We therefore conclude that the section in question was intended to add to the enumerated claims of the old law 'any and all debts and liabilities' not therefore included. This is the interpretation suggested in Butler v. Boston & S. S. S. Co. supra. That the section operates as such an amendment of the existing law, and not as a repeal of [222 U.S. 96, 106] the qualifications found in that law, is the view adopted by three circuit courts of appeal, in the cases of The Republic, 9 C. C. A. 386, 20 U. S. App. 561, 61 Fed. 109, in the second circuit, The Annie Faxon, 21 C. C. A. 366, 44 U. S. App. 591, 75 Fed. 312, in the ninth circuit, and in Great Lakes Towing Co. v. Mill Transp. Co. 22 L.R.A.(N.S.) 769, 83 C. C. A. 607, 155 Fed. 11, in the sixth circuit, as well as by a number of district courts, among them being the case of The Amos D. Carver, 35 Fed. 665, and Re Meyer, 74 Fed. 881.
Thus construed, the section harmonizes with the policy of limiting the owner's risk to his interest in the ship in respect of all claims arising out of the conduct of the master and crew, whether the liability be strictly maritime or from a tort non-maritime but leaves him liable for his own fault, neglect, and contracts.
If thus the owner's liability for a tort permitted or incurred through the master or crew, although nonmaritime, because due to a collision between the ship and a structure upon land, be one in respect to which his liability is limited, and he applies for the benefit of such limitation to the proper district court of the United States, 'all proceedings,' by the express terms of 4285, Revised Statutes, 'against the owner, shall cease.' The procedure in any such case is prescribed by the 54th and 55th rules in admiralty, where it is said that the court shall, 'on application of the said owner or owners, make an order to restrain the further prosecution of all and any suit or suits against said owner or owners in respect of any such claim or claims.' Providence & N. Y. S. S. Co. v. Hill Mfg. Co. 109 U.S. 578 , 27 L. ed. 1038, 3 Sup. Ct. Rep. 379, 617; Butler v. Boston & S. S. S. Co. 130 U.S. 527, 549 , 32 S. L. ed. 1017, 1022, 9 Sup. Ct. Rep. 612.
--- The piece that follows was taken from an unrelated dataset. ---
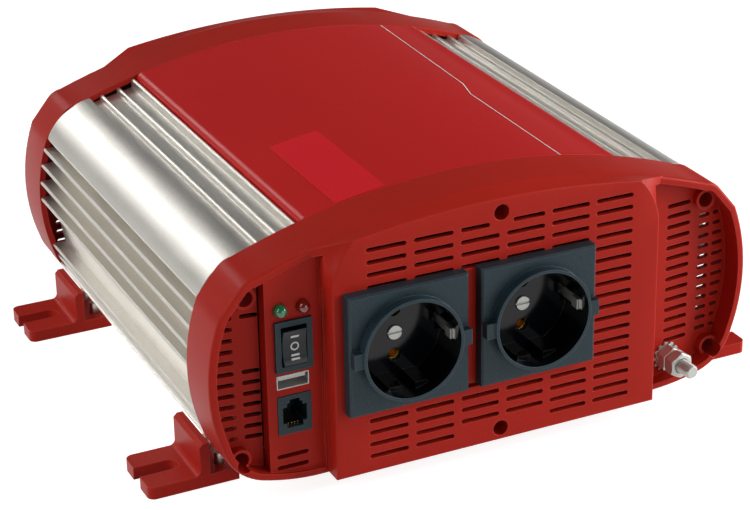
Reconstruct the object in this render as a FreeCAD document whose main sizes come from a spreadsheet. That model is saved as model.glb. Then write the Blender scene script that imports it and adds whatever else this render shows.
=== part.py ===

The case of Ex parte Phenix Ins. Co. 118 U.S. 610 , 30 L. ed. 274, 7 Sup. Ct. Rep. 25, which was a petition for the benefits of the limited- liability act and to stay suits at common law against the owner for liability by fire carried to buildings on land, communicated from the ship, has been cited as holding that the limited-liability statute did not apply to such a claim, and that a [222 U.S. 96, 107] court of admiralty could not draw to itself jurisdiction over any such claim. But that liability was incurred on September 20, 1880, a date antecedent to the act of 1884, which act expressly excluded liabilities which arose before its passage. That the decision by this court was not made until November, 1886, and that the opinion makes no reference to the act of 1884, is of no importance, since the act had no application.
The decree is reversed, and remanded for further proceedings in accordance with this opinion.